Das Wort Kontext kommt etymologisch aus dem Lateinischen con- 'zusammen' + texere 'weben'. Wie wird etwas verwebt, mit seiner Umgebung, seinen Zeitgenoss*innen, seinen Macher*innen?
In Debatten über Raubkunst und Restitution wird den Kolonialmächten berechtigterweise vorgeworfen, Kunstwerke einem Netz aus Beziehungen, Geschichten und Praktiken entrissen zu haben. Dadurch wurden kollektive Aufladungen eliminiert und durch den europäischen Kunstdiskurs ersetzt. Künstler*innen müssen sich immer noch in diesen weißen und männlichen Diskurs einbringen. Was aber, wenn man Teil eines anderen Webstücks ist?

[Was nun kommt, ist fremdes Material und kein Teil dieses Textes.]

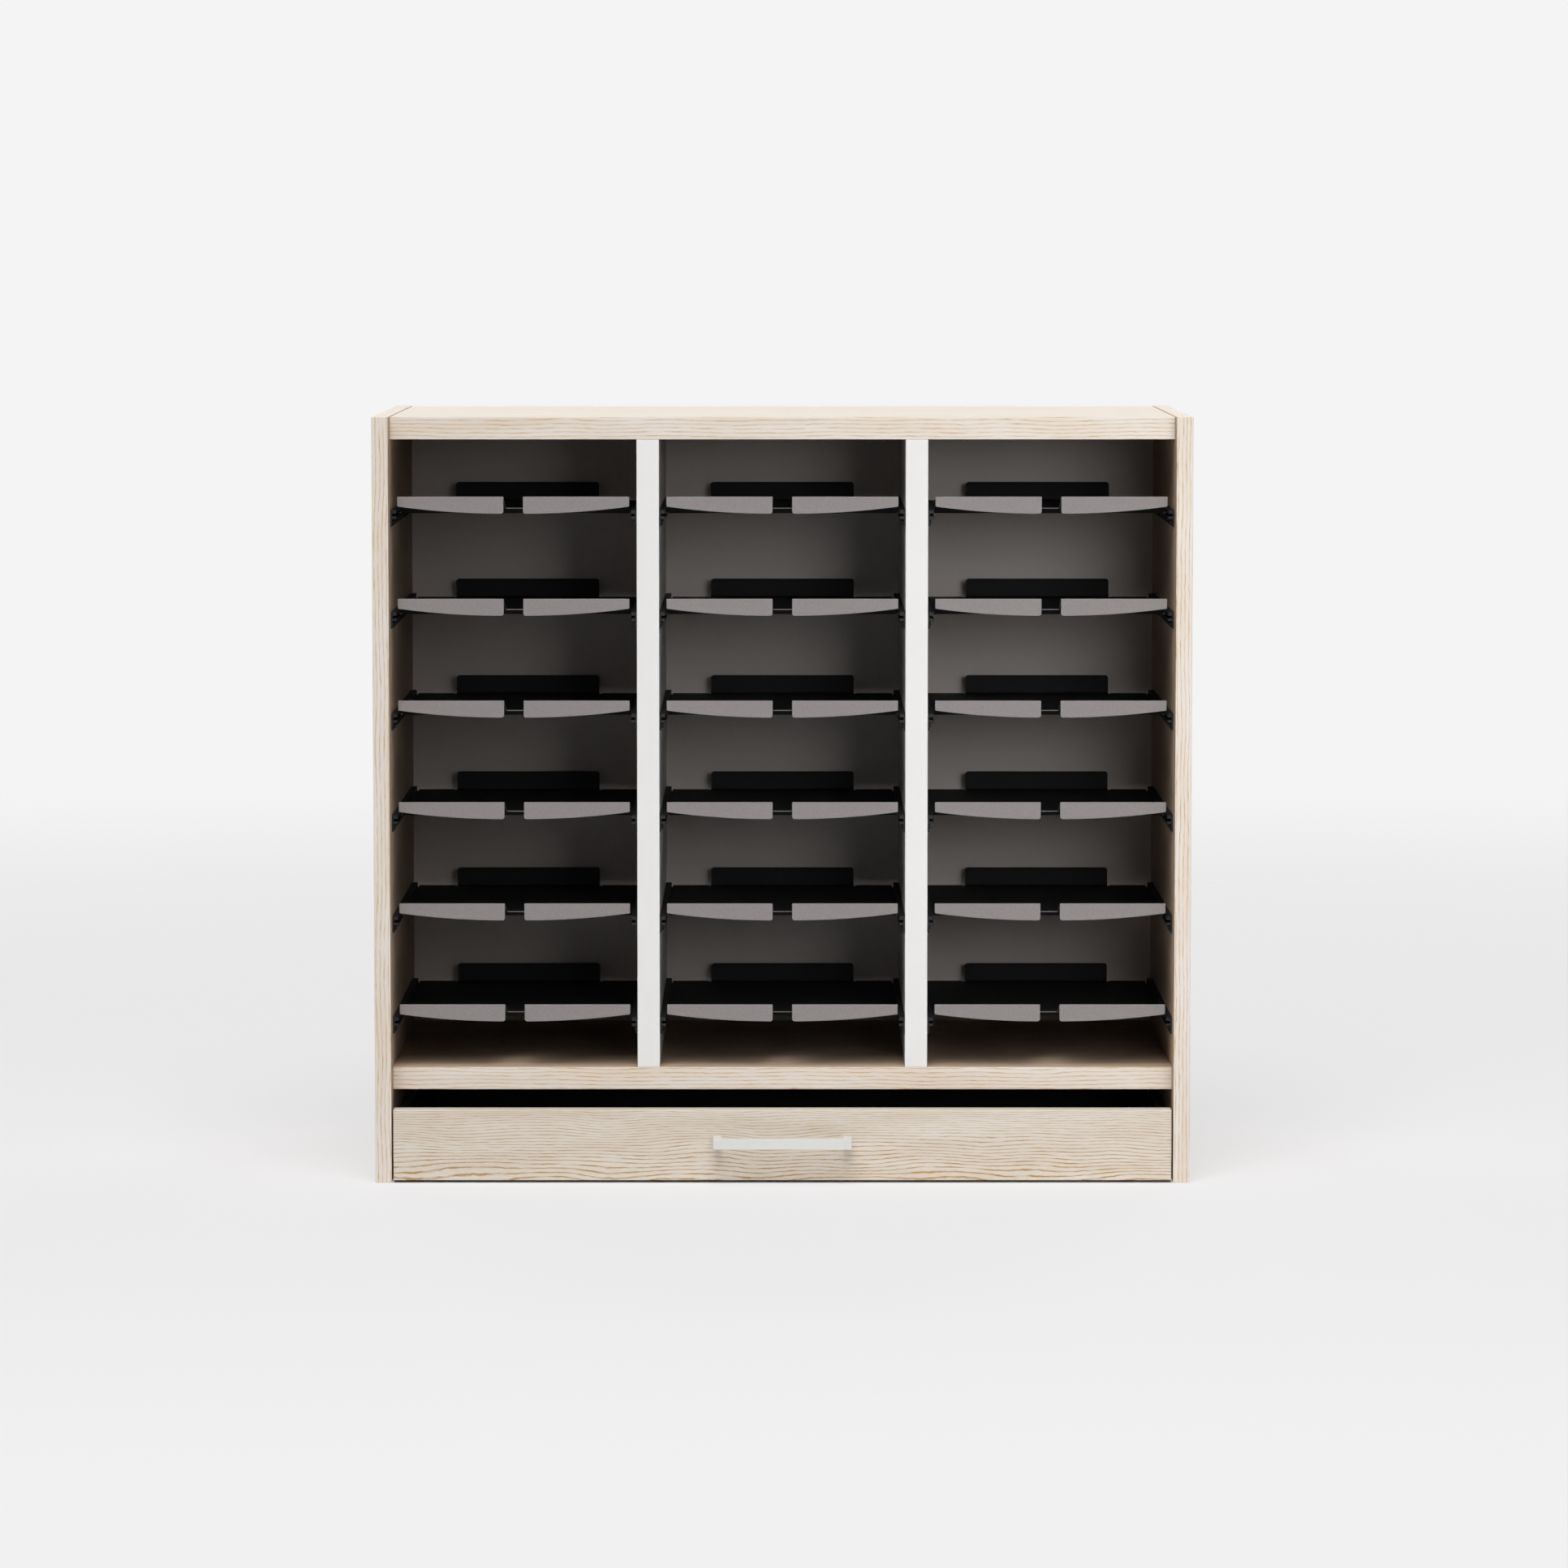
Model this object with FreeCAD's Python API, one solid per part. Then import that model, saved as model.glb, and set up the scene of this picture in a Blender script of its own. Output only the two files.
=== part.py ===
import FreeCAD, Part
import math
import os

# Classroom tray storage unit: a board carcass with three bays of six sheet-steel trays on
# moulded runners, and one wide plinth drawer below. Millimetres, +Z up. The origin lies on
# the floor under the centre of the overall box, and the open front faces -Y. "Depth" below
# is the distance behind the plane of the side panels' front edges.

Vector = FreeCAD.Vector
os.makedirs("parts", exist_ok=True)

# ---- carcass
overall_width = 800.0
carcass_depth = 405.0
side_thickness = 16.0
board_thickness = 22.0          # top, shelf and dividers
back_thickness = 8.0
back_rebate = 8.0               # how far the back panel is let into each side
front_recess = 25.0             # top, shelf, dividers and tray lips behind the side edges
top_drop = 0.7                  # top panel below the side panels' upper edges
shelf_height = 89.2             # underside of the bottom shelf above the floor
lowest_lip_height = 62.1        # top of the lowest tray's lips above the shelf
top_clearance = 55.9            # top panel above the highest tray's lips
column_count = 3
row_count = 6
row_pitch = 100.0

# ---- loose tongues in the carcass joints, and the back panel's screws
tongue_thickness = 4.0
tongue_in_face = 9.0            # let into the face of one board
tongue_in_end = 12.0            # let into the end of the other
tongue_inset = 30.0             # stopped short of the joint's front and rear
tongue_fit = 0.1
screw_radius = 1.75
screw_head_radius = 3.5
screw_length = 22.0
screw_fit = 0.05
side_screw_count = 2
side_screw_inset = 70.0

# ---- runners
runner_height = 16.1
runner_web = 1.8
runner_reach = 6.0              # ribs stand this far off the wall
upper_rib = 3.4
lower_rib = 2.6
runner_channel = 2.6            # between the ribs, takes the tray's side flange
runner_setback = 5.0            # front end behind the lips
runner_rear_gap = 37.0          # rear end in front of the back panel
runner_end_stop = 3.0           # closed rear end of the channel
runner_nose = 1.2               # chamfer that leads the tray in
flange_seat = 0.3               # tray flange above the lower rib, and off the end stop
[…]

Als Mitglied eines oft ausgeschlossenen Netzwerkes aus selbstorganisierten Initiativen, “schreibt” Maria VMier ihre Bilder – zumindest der Bewegung nach. Auf großen Formaten formuliert sie ohne Überblick und Buchstaben, aus ihrem Körper heraus, aus dem, was ihr eingeschrieben ist. Ähnlich gestaltet sich das Entwickeln einer Freundschaft: Man schreibt im Tun, die Dramaturgie ist nur mit Distanz zu erkennen. So schwungvoll, wie es aussieht, ist die Arbeit aber nie. Mühselig ist es, die Bögen leicht aussehen zu lassen, schwer ist die unsichtbare Arbeit hinter jeder Beziehung.
Die Künstlerin ist kulturpolitisch und publizistisch aktiv, schafft Orte und Narrative für soziale Zusammenhänge, was über sie hinaus wirkt. Ihre Arbeiten entspringen diesem sozialen Gewebe, in dem ihr Körper ein Teil ist, und auf ähnliche Weise gehen sie auch über das hinaus, was sie abbilden. Sie sind in ihrer Essenz feministisch; der Körper ist dabei erotischer, spiritueller und kommunikativer Filter, der jenseits von Verbalität, aber auch in Schwesternschaft mit ihr, Platz einnimmt.
Bezüge zu esoterische Kunst der Moderne in den USA, verweisen ebenfalls auf Sinnwelten hinter dem Sichtbaren, jedoch treibt VMier die Formalität weiter. Der Kontext ihres Lebens kann nicht von ihren Arbeiten losgelöst werden, alles andere würde einem patriarchalen und kolonialen Diskurs dienen.